Interesting Times: Bush's missing blueprint for Iraq, rest of Middle East

The Jerusalem Post

March 14, 2003

Si monumentum requiris, circumspice.

Sir Christopher Wren's epitaph, on his tomb in London's St. Paul's Cathedral (If you would see his monument, look around.)

US President George W. Bush, like Christopher Wren, is an architect. Unlike Wren, he is also his own chief contractor.

Bush has been assailed for not making the case for his revolutionary foreign policy, particularly in contrast with his more eloquent partner, Tony Blair. The criticism is, by and large, unfair. The only real difference between Blair's case and Bush's tends to be the inability of some listeners to attribute to Bush a similar level of sincerity and intelligence.

The missing case is not the one for ousting Saddam, but for the new order that the war in Iraq is supposed to build. Think of it this way: Saddam is like the pillar of a wreck that needs to be torn down before building something nicer and more sturdy.

Many people agree that the wreck is bad, but they say it is not that dangerous, or if it is, why not start by tearing down a more central pillar, such as Iran (assuming it is more engaged in international terrorism than Iraq).

Bush argues strongly that the wreck is dangerous and only will become more so. He is less forthcoming on why start with Iraq, but there is a ready explanation: It is where he thought it would be easiest to get a "permit" from the international community. What Bush doesn't say but could is that it does not matter much which pillar you tear down first, what matters is to start, as opposed to continuing to live with the wreck.

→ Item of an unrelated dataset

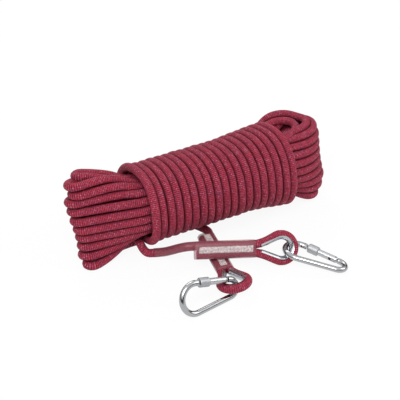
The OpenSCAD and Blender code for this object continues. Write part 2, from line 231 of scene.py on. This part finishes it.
# ---- Materials of the rope ---------------------------------------------------------------
def braided_sheath():
    """Diamonds of crimson yarn with mauve and pale pink ones among them, and every second one
    paler, with painted shade in the grooves between the yarns and where the turns meet. The UV
    map holds metres along the rope and turns round it."""
    carriers, cell_length, keep_positive = 20, 0.002, 2000.0
    m, t = new_material("braided sheath")

    def op(kind, a, b=None):
        return math_node(t, kind, a, b)

    uv = node(t, "ShaderNodeUVMap", uv_map="UVMap").outputs[0]
    along, turn = node(t, "ShaderNodeSeparateXYZ", {0: uv}).outputs[:2]
    along, turn = op("MULTIPLY", along, 1 / cell_length), op("MULTIPLY", turn, float(carriers))
    ways = op("ADD", along, turn), op("SUBTRACT", along, turn)
    cell_a, cell_b = (op("FLOOR", way) for way in ways)
    check = op("MODULO", op("ADD", op("ADD", cell_a, cell_b), keep_positive), 2.0)
    arch_a, arch_b = (op("POWER", op("SINE", op("MULTIPLY", op("FRACT", way), math.pi)), 0.5) for way in ways)
    height = op("MULTIPLY", arch_a, arch_b)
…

Bush's problem is that if he elaborates too much on the global architecture he has in mind, it could complicate his application for a building permit. Bush wants to rebuild on a grand scale, but has been applying only to begin destroying the existing structure on the grounds that it is a menace to the neighborhood.

Ultimately, however, Bush cannot hide his grander plans in order to get this one permit. Like a developer who knows that the zoning board can be swayed by public pressure, Bush has to do more than hint at how Iraq fits into the larger picture.

HERE, TOO, it is wrong to pretend that Bush has been silent. For a supposedly inarticulate president, Bush has given a series of landmark speeches that have driven his revolutionary foreign policy. Since 9/11, he has taken great strides: from promising to end state-supported terror, to the doctrines of regime change (featuring "the axis of evil") and preemption, to the link between weapons of mass destruction and terror. All of this was also formally laid out in the annual National Security Strategy issued by the White House.

Despite the serious groundwork that has been laid, and the tactical problems in being more explicit, Bush can be faulted for not fleshing out his new global architecture into a coherent whole that would put the Iraq war in its proper context.

International architecture, it should be recognized, is a much less exact business than its bricks-and-mortar counterpart. Harry Truman's post-World War II architecture evolved as the threat from the Soviet Union, a former ally, became more apparent. Despite the fact that the doctrine of "containment" was neither ideal nor planned, it proved serviceable over half a century of the Cold War.

The Bush administration was clearly taken by surprise by the brazen French choice not only to resist, but lead the charge against the US. But this should only strengthen the case that international system is fundamentally broken and needs fixing.

Though the French cannot be described as an adversary on the scale of the Soviet Union, Bush's architecture must now take into account that the idea of "the West" taking on the forces of evil collectively is even more of a chimera than previously realized.

There is no doubt that America's war against terrorism cannot be brought down to the lowest European denominator. It is possible that a successful war and aftermath in Iraq will so discredit those who attempted to derail it that Europe's latest pacifist streak will be sidelined. But it is also possible that this same current is impervious to reality. How can there be a common language with those who see Bush as a greater threat than Saddam Hussein?

Given this yawning gap, it is even more important that Bush make his case not just for what must be torn down, but for what must be built in its place. The choice really is a binary one. Either the terror network will take heart from the West's divisions and terror will increase, or that network will lose steam as it is dismantled piece by piece.

As this global war goes, so goes everything else humanity holds dear: hopes for freedom, democracy, human rights, and prosperity. So far, understandably, the emphasis has been put on the threats that must be averted. As a result, the potential upside of a successful campaign, which is equally true, has gotten short shrift.

It is not too soon, in the aftermath of an Iraq war, for Bush to describe a world that we were cheated out of at the end of World War II and again at the end of the Cold War. A world in which international aggression, terror, and nuclear blackmail are truly unacceptable. A world in which freedom and human rights are not a luxury of the privileged few. A world that is no longer so wracked by conflict that the day-to-day suffering of grinding poverty goes unattended.

One ironic byproduct of 9/11 is that the world's sole superpower understands that the ideals it has always said should be universal must actually become so for its own safety and that of all nations. It is unfortunate that nations that should be helping to promote this vision are instead hampering it, but such divisions plagued the US during the Cold War as well, and they can be overcome. Decades from now, it will be the United States, not France and Germany, that determines the shape of the monument it sees when it looks around.